Chris Sidoti, a former member of the UN Fact-Finding Mission and a co-founder of the Special Advisory Council for Myanmar, said he believes that Telenor should not sell to M1.
“It’s a fix Telenor got themselves into and they are responsible for getting out of it in a way that does the least damage,” he told Myanmar Now. “In the short term, that means staying in Myanmar and operating with as much integrity as possible, under the appalling circumstances, until they can find a way to extract themselves without placing large numbers of people at risk.”
Left in the lurch
Activists, protesters and journalists in Myanmar feel exposed.
Since the February 1 coup, the junta has revoked the protections that previously existed under the Law Protecting the Privacy and Security of Citizens (2017).
According to a joint statement published in March by the International Commission of Jurists and Human Rights Watch, the junta has “removed basic protections including… the right to be free of warrantless surveillance and search and seizure.”
It is unclear what historical metadata the junta may already have access to.

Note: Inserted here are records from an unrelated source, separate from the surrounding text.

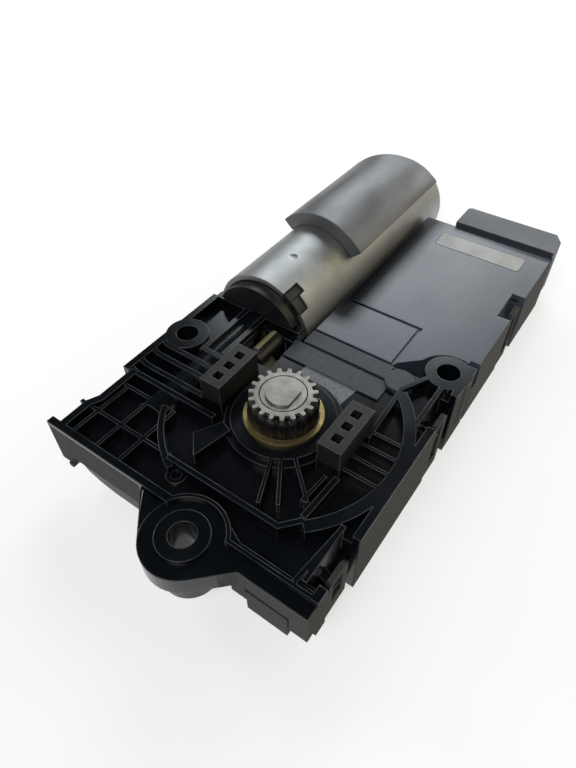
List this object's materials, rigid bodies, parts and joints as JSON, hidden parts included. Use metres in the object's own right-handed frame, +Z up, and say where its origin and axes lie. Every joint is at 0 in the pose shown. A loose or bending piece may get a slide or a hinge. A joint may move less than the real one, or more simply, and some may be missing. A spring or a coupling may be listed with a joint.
{
  "type": "sunroof motor",
  "caption": "Worm gear motor for a vehicle sunroof: a long motor in a steel can beside a flat housing, whose toothed pinion pulls two drive cables, with its own controller.",
  "frame": {"origin": "centre of the drive pinion's axis on the mounting plane (the top faces of the three bosses)", "axes": "+Z up out of the pinion, away from the housing; +Y along the motor towards the connector; +X from the motor towards the controller's outer side"},
  "size_m": [0.0797, 0.1727, 0.0366],
  "materials": {
    "housing_plastic": "glossy moulded plastic, blue-black",
    "pan_plastic": "fine-grained moulded plastic, black",
    "cover_plastic": "fine-grained moulded plastic, slate blue-grey",
    "plated_steel": "drawn and plated, satin, pale grey-green",
    "turned_steel": "ground, lightly greased",
    "stamped_steel": "stamped, satin",
    "sintered_brass": "sintered, dull",
    "copper": "enamelled copper",
    "tinned_contacts": "stamped contacts",
    "magnet": "sintered, dark grey",
    "laminations": "stacked sheet",
    "carbon": "pressed carbon",
    "spring_steel": "drawn wire",
    "gear_plastic": "natural moulded plastic, greased",
    "cream_plastic": "cream moulded plastic",
    "rubber": "moulded rubber",
    "foam": "soft closed-cell foam, dark grey",
    "label_film": "blank film, off-white",
    "board_laminate": "coated laminate",
    "black_component": "moulded case"
  },
  "bodies": {
    "housing": {"gear_housing": "housing_plastic", "bottom_pan": "pan_plastic", "controller_base": "pan_plastic", "controller_cover": "cover_plastic", "connector_shroud": "cover_plastic", "terminal_pins": "tinned_contacts", "circuit_board": "board_laminate", "relays": "black_component", "capacitor": "black_component", "control_chip": "black_component", "motor_can": "plated_steel", "magnets": "magnet", "brush_holder": "pan_plastic", "spring_left": "spring_steel", "spring_right": "spring_steel", "rear_bearing": "sintered_brass", "mid_bearing": "sintered_brass", "front_bearing": "sintered_brass", "sensor_holder": "cream_plastic", "motor_clip": "pan_plastic", "foam_pad": "foam", "label": "label_film", "output_bush": "sintered_brass", "shaft_seal": "rubber"},
    "armature": {"armature_shaft": "turned_steel", "worm": "turned_steel", "armature_core": "laminations", "windings": "copper", "commutator": "copper", "sensor_magnet": "magnet"},
    "output": {"output_shaft": "turned_steel", "worm_wheel": "gear_plastic", "damper": "rubber", "driver_plate": "stamped_steel", "circlip": "spring_steel", "drive_pinion": "turned_steel"},
    "brush_left": {"brush_left": "carbon"},
    "brush_right": {"brush_right": "carbon"}
  },
  "joints": [
    {"name": "armature_spin", "type": "hinge", "parent": "housing", "child": "armature", "pos_m": [-0.02905, 0, -0.006], "axis": [0, 1, 0], "continuous": true},
    {"name": "output_spin", "type": "hinge", "parent": "housing", "child": "output", "pos_m": [0, 0, 0], "axis": [0, 0, 1], "continuous": true},
    {"name": "brush_left_slide", "type": "slide", "parent": "housing", "child": "brush_left", "axis": [-1, 0, 0], "range_m": [0, 0.0012], "stiffness_N_per_m": 150, "springref_m": -0.002, "deforming": ["spring_left"]},
    {"name": "brush_right_slide", "type": "slide", "parent": "housing", "child": "brush_right", "axis": [1, 0, 0], "range_m": [0, 0.0012], "stiffness_N_per_m": 150, "springref_m": -0.002, "deforming": ["spring_right"]}
  ],
  "couplings": [
    {"joint": "output_spin", "follows": "armature_spin", "ratio": 0.02}
  ]
}
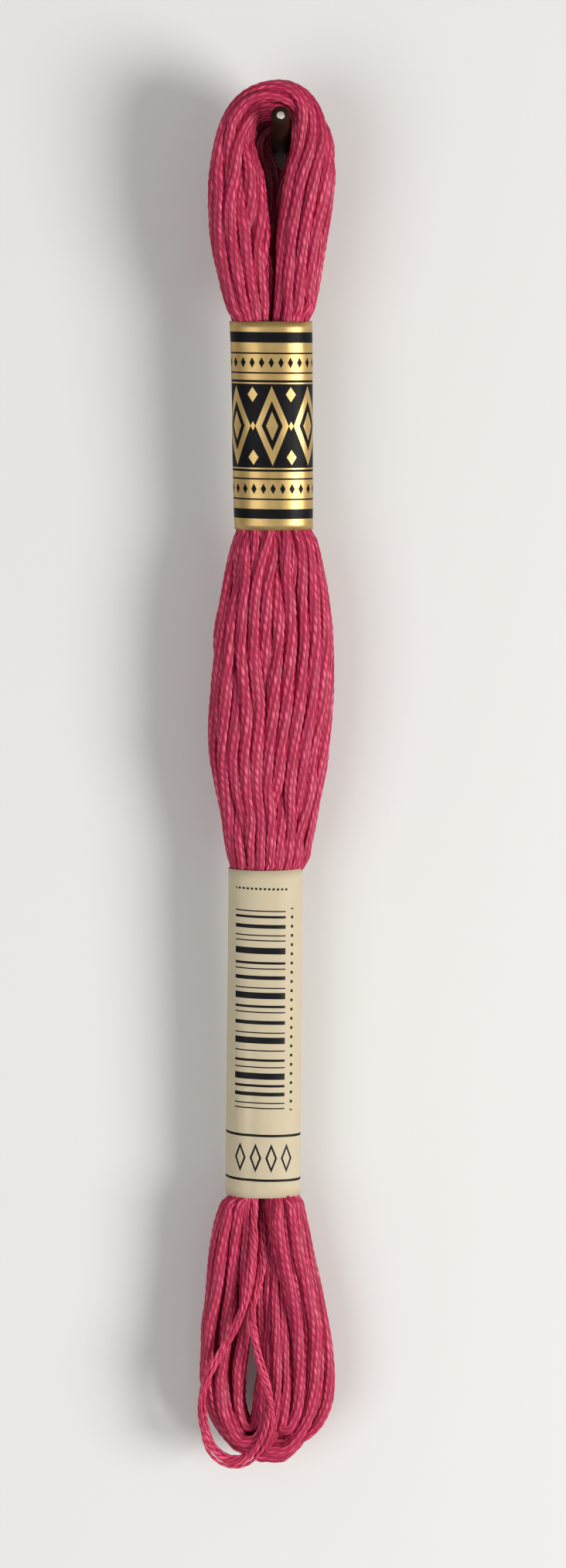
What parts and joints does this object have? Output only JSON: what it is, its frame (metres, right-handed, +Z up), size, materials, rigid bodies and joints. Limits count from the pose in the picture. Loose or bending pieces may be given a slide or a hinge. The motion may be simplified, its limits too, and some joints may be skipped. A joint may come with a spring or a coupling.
{
  "type": "skein of embroidery floss on a nail",
  "caption": "Doubled skein of six-strand embroidery floss in two paper bands, hung by its upper loop on a sloping wall nail.",
  "frame": {"origin": "middle of the nail's end face, on the wall", "axes": "+X to the skein's right as it is looked at, +Y into the wall, +Z up along the skein"},
  "size_m": [0.0164, 0.0161, 0.1656],
  "materials": {
    "floss": "mercerised cotton with a soft sheen",
    "gold_paper": "satin metallic print",
    "cream_paper": "satin",
    "steel": "dull, with a polished end"
  },
  "bodies": {
    "root": {"hank": "floss", "upper_band": "gold_paper", "lower_band": "cream_paper", "nail": "steel"}
  },
  "joints": []
}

Myanmar Now asked Telenor if the junta has requested location data since February 1.
“We want to be as open as possible about our operations in Myanmar, but due to the current situation we are unable to comment on directives from authorities due to concerns about the safety of our employees,” a Telenor spokesperson told Myanmar Now.
Ko Ye, an activist and Telenor subscriber who is campaigning against the sale to M1 Group, told Myanmar Now he was afraid the junta would have easier access to his personal data after it is transferred to M1.
“Telenor has data on part of my life, through services I paid to use as their customer. I don’t give consent for them to transfer my data to M1 Group, who I do not trust,” Ko Ye said.